Дорога тянулась уже второй час, беспечная весёлость начала понемногу выветриваться. На седьмом километре пути должна была, как мне сказали, появится деревня Ивановская, но её всё не было. В душу потихоньку начало закрадываться тоскливое предположение, что я пошёл не по той дороге, но я всё равно шёл вперёд, потому что ничего другого просто не оставалось. Пошёл третий час пути, и ни разу на дороге не встретилась ни одна машина, не говоря уже о пешеходах — их здесь вообще не бывает, местные жители не страдают романтизмом.
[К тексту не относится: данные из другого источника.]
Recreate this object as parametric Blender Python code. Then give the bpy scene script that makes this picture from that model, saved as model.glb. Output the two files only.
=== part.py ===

Но вот над зубчатой кромкой леса отчётливо обозначился церковный крест, предвещая близость человеческого жилья. Через пару километров из–за поворота наконец показалась сама церковь. Но стояла она на опушке в гордом и стоическом одиночестве, девственное снежное поле, не запятнанное следами, отделяло её от края леса. Было что–то мистически жуткое в том, что церковь стоит вдали от человеческого жилья. Позднее я передал впечатления от этой картины в последнем своём стихотворении. «Тот, кто сбросил колодки, не ищет дороги обратно…».

Мне казалось, что я иду вдоль самого края обитаемого мира. По пути стали попадаться брошенные деревни. Чёрные полуразваленные избы на белом снегу. И никаких тропинок, никаких следов между нами. Окна с выбитыми стёклами, как мёртвые глаза, в которых не тает снег. И вороньё, сидящее на этих зловещих трупах жилых домов. Но в этом заброшенном мире был какой–то магнетизм, он не только пугал, но и манил к себе. Мне казалось, что я попал на просторы погибшей цивилизации, оказавшись среди таинственного, почти мистического безмолвия. Много лет спустя я очень хотел побывать здесь летом, чтобы побродить среди руин затерянного мира, но не срослось.

Вот я шёл уже 3 часа, то есть отмахал уже километров 15. И дорога вдруг неожиданно кончилась. Просто исчезла и всё. Я встал, совершенно не зная что делать. На этой дороге у меня не было другого выхода, кроме как идти вперёд, но теперь мне было больше некуда идти. Здесь нет людей, здесь нельзя спросить дорогу. Здесь невозможно узнать, где ты вообще находишься. При этом зимняя дорога — вещь совершенно особая. На этой дороге нельзя отдыхать.